Lonergan Reading Group
Each year, the Lonergan Centre hosts a reading group that discusses various topics inspired by the writings of Bernard Lonergan. We place Lonergan's thought in dialogue with contemporary issues in various academic fields (including theology, philosophy, conflict, economics, and business) and create a forum for professors and students to participate in lively exchanges outside the formal boundaries of the classroom.
2012/2013 Topics: Book: Transforming Light (Fall) and Masters Research Projects (Winter)
- Facilitators and their Topics:
Amy Pauley (Transforming Light); Elisabeth J. Nicholson ( Religious Conversion); Tom McAuley (The Common Good ); Susan Gray ( Social Structures in Decline and Fear/Bias)
- Dates in 2013: 18 January; 1 and 15 February; 1 and 15 March; 5 and 19 April.
- Time: 12:00 p.m. – 1:30 p.m.
- Room: 50 (Guigues Hall)
2010–2011 Topic: The Aesthetic and Intellectual Patterns of Experience
- Facilitator: Dr. James Pambrun (Saint Paul University, Faculty of Theology)
Lonergan’s remarks on the nature of human consciousness as polymorphic are both intriguing and suggestive. He suggests that the key to developing an adequate contemporary philosophy is to wrestle with the fact that different patterns of experience orient our thinking and doing.
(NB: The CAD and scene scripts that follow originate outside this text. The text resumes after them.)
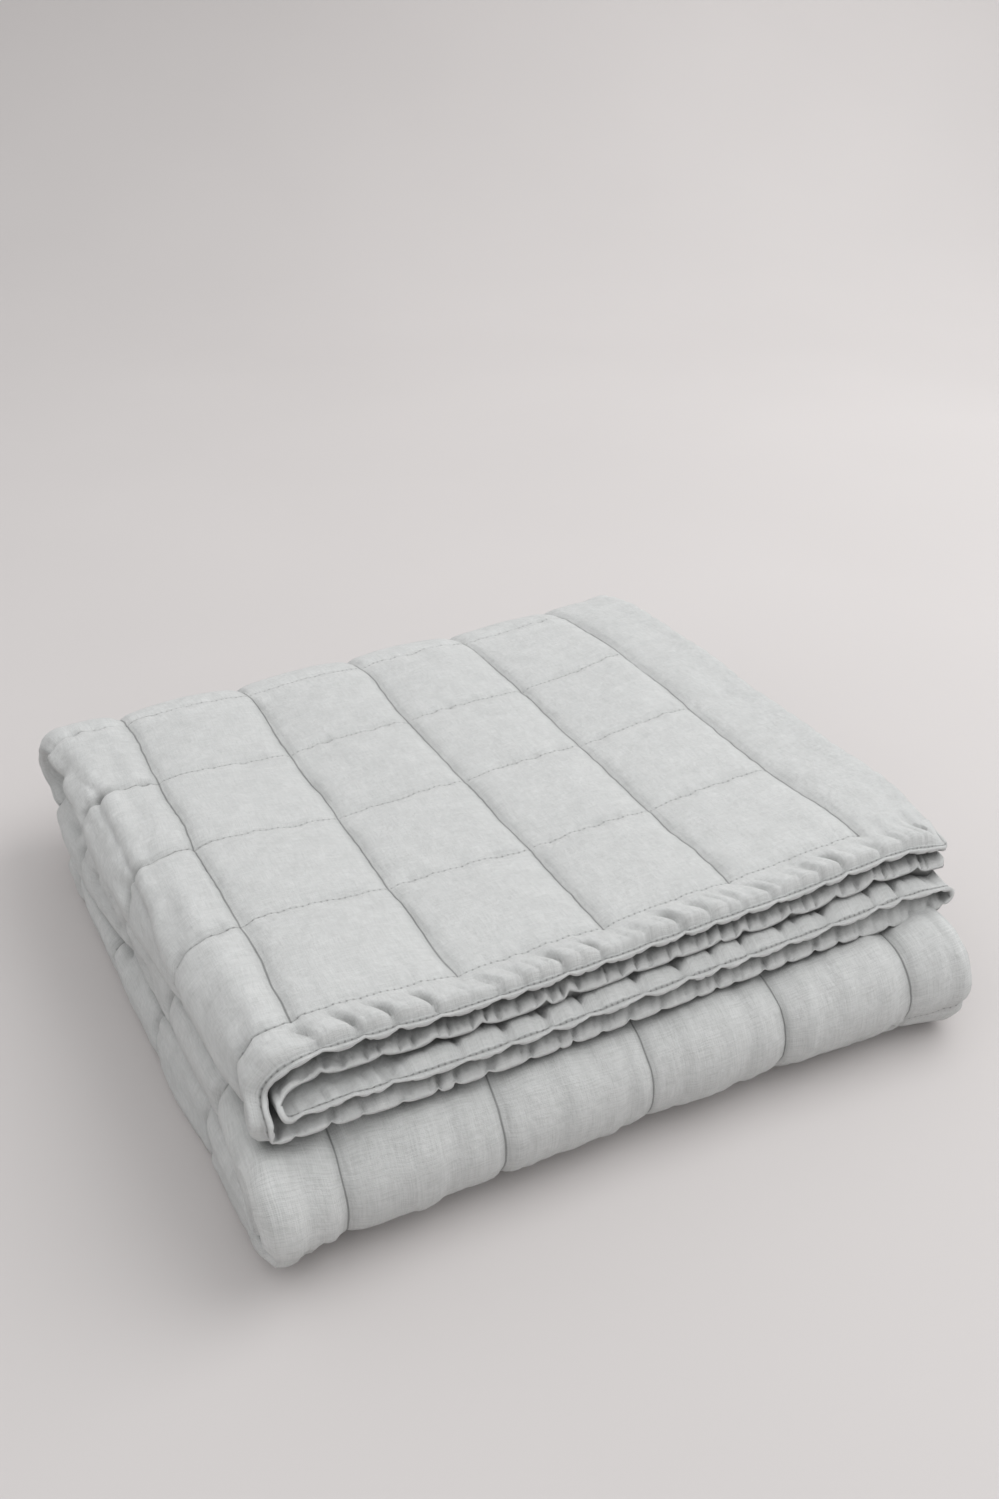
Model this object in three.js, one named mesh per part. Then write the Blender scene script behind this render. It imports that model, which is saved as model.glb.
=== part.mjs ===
// A quilted bedspread, folded in four across its width and then in three along its length.
// Millimetres, +Z up. X runs across the folded strip, and Y from the hems in front to the back fold.
// The cloth is one closed body. A point of it has u across the flat quilt, v along it, and w off
// its middle surface, towards the face that shows on top.
import * as THREE from 'three';

// The flat quilt: its size, and the squares that its seams make
const width = 2600;
const length = 1800;
const column = 127.6;
const row = 123.2;
const columns = 19;
const rows = 14;
const sideBorder = (width - columns * column) / 2;
const endBorder = (length - rows * row) / 2;
const seamAt = {
  across: (index) => sideBorder + index * column,
  along: (index) => endBorder + index * row,
};

// The layers: how thick the padded cloth is, how far apart two layers lie, and the whole stack
const thickness = 11.4;
const pitch = 12.8;
const packGap = 1.5;
const stackHeight = 168;
const half = thickness / 2;

// The relief: how far a face lies off the middle surface at a seam, and how wide a seam's slope is.
// The back is plain, and lies off it the other way.
const seamLevel = 2.4;
const slopeShare = 0.2;
const backOut = 4.6;

// A hem: where its thin edge lies off the middle surface, and how far in the padding is full
const edgeFace = 2.4;
const edgeBack = 0.6;
const edgeFull = 20;
const flange = 5;

// The front: where the top hems lie, how far the two lower layers reach past the two upper ones,
// and the hollow between them, which closes before the back fold
const hemY = -endBorder;
const lowerLead = 16;
const hollow = 15;
const hollowShut = { from: 250, to: 480 };

// The back fold starts here, and is drawn out past a round bend by this much, more on its outside
const backY = 474;
const backDraw = { inside: 40, outside: 50 };

// The right side: both free edges of the quilt, and the fold of the two lower layers
const freeX = 5 * column + sideBorder;
const rightFoldX = 720;
const rightFoldStart = 1309;

// The fold between the two inner layers, as it lies across the quilt
const innerFold = { start: 1944, end: 1980 };

// The left side: where the outer fold lies at each length along the quilt
const leftSide = [
  { along: 0, x: 79 },
  { along: 160, x: 72 },
  { along: 400, x: 57 },
  { along: 560, x: 48 },
  { along: 760, x: 50 },
  { along: 1010, x: 66 },
  { along: 1150, x: 68 },
  { along: 1300, x: 66 },
  { along: 1500, x: 58 },
  { along: 1800, x: 50 },
];

// The front fold, which bulges out under the hems: where it starts at each place across
const frontSide = [
  { across: 62, y: -8 },
  { across: 95, y: -18 },
  { across: 720, y: -37 },
];

// How layers slip past each other in the folds: the height in the pack that sets a layer's way round
const slip = [
  { across: 0, height: 3 * pitch },
  { across: 660, height: 1.5 * pitch },
  { across: 1319, height: 0.5 * pitch },
  { across: 1965, height: 1.5 * pitch },
  { across: 2600, height: 2 * pitch },
];

// The long soft waves of the stack, as a share of each point's height
const waves = [
  { share: 0.006, acrossLength: 760, alongLength: 900, shift: 0.4 },
  { share: 0.004, acrossLength: 520, alongLength: -640, shift: 2.1 },
];

// The stack's middle, which the part is set around
const centre = { x: 387, y: 247.6 };

// Levels in the folded stack. A layer's height in its pack is counted from the lowest layer's
// middle surface when the pack lies as the top one does, with the quilt's face up.
const topLevel = stackHeight - half - 3 * pitch;
const layerSeat = packGap / 2 + half;
const lowerJoint = thickness + 3 * pitch + packGap / 2;
const upperJoint = lowerJoint + 2 * layerSeat + 3 * pitch;

function clamp01(value) {
  return Math.min(1, Math.max(0, value));
}

function smooth(from, to, value) {
  const t = clamp01((value - from) / (to - from));
  return t * t * (3 - 2 * t);
}

function mix(a, b, share) {
  return a + (b - a) * share;
}

// A value read off a table, straight between its rows
function read(table, key, name, at) {
  let index = 0;
  while (index < table.length - 2 && at > table[index + 1][key]) {
    index += 1;
  }
  const a = table[index];
  const b = table[index + 1];
  return mix(a[name], b[name], clamp01((at - a[key]) / (b[key] - a[key])));
}

// How wide the hollow between the upper and the lower two layers is
function hollowAt(v) {
  return hollow * (1 - smooth(hollowShut.from, hollowShut.to, v));
}

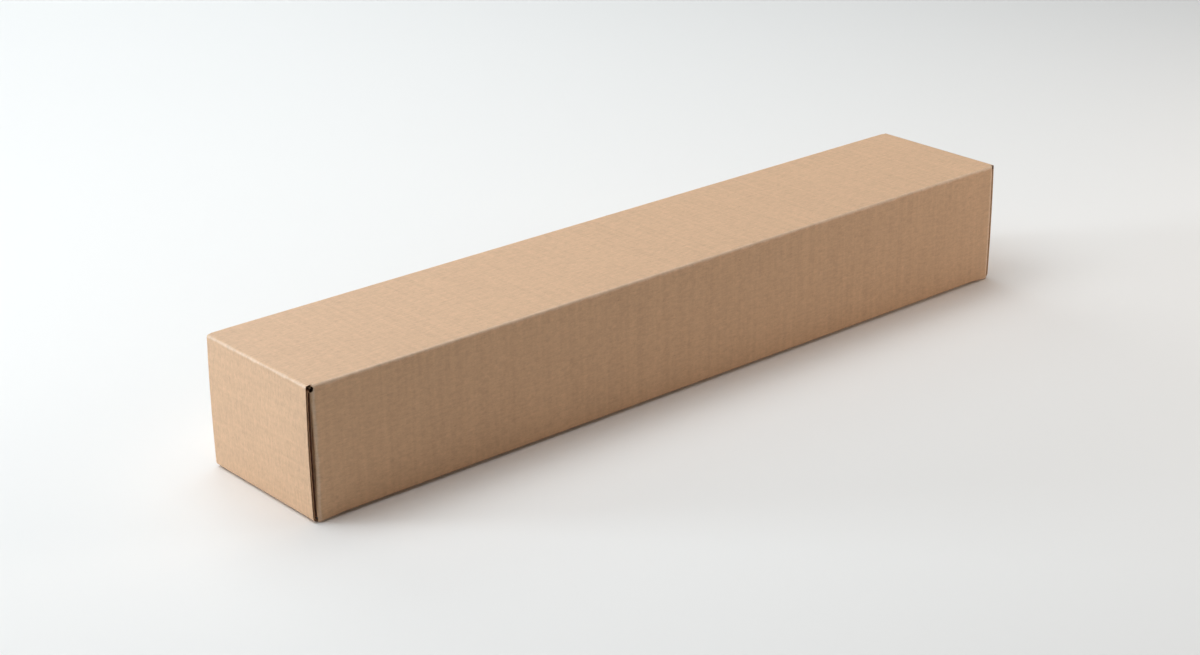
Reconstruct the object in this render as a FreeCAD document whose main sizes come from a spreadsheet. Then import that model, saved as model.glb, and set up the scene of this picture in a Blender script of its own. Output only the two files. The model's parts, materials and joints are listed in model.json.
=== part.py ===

In Insight, Lonergan identifies six patterns of experience: biological, aesthetic, dramatic, practical, intellectual, and mystical. This year’s Lonergan Reading Group focused on one of these patterns: the aesthetic. Our interest was in how different patterns of experience give rise to different methods and approaches in theology, and we examined the works of Karl Rahner and Hans Urs von Balthasar as examples. We also discussed what is involved in aesthetic experience, how the cognitional operations unfold in distinctive ways in this pattern, and what might be involved in judgments of artistic value.
2009–2010 Topic: Doctrinal Pluralism and Development
- Facilitator: Dr. Catherine Clifford (Saint Paul University, Faculty of Theology)
Drawing on Dr. Clifford’s work on ecumenical dialogue, we posed questions on how Lonergan’s work could help understand how different expressions of churches can be rooted in a common Christian faith. A guiding question was how to recognize authentic doctrinal development. We discussed a draft essay prepared by Dr. Clifford, "Ecumenical Dialogue and the Development of Doctrine." Our discussions were guided by Lonergan’s essay "Doctrinal Pluralism," from Collected Works of Bernard Lonergan: Volume 17, Philosophical and Theological Papers 1965–1980 (2004).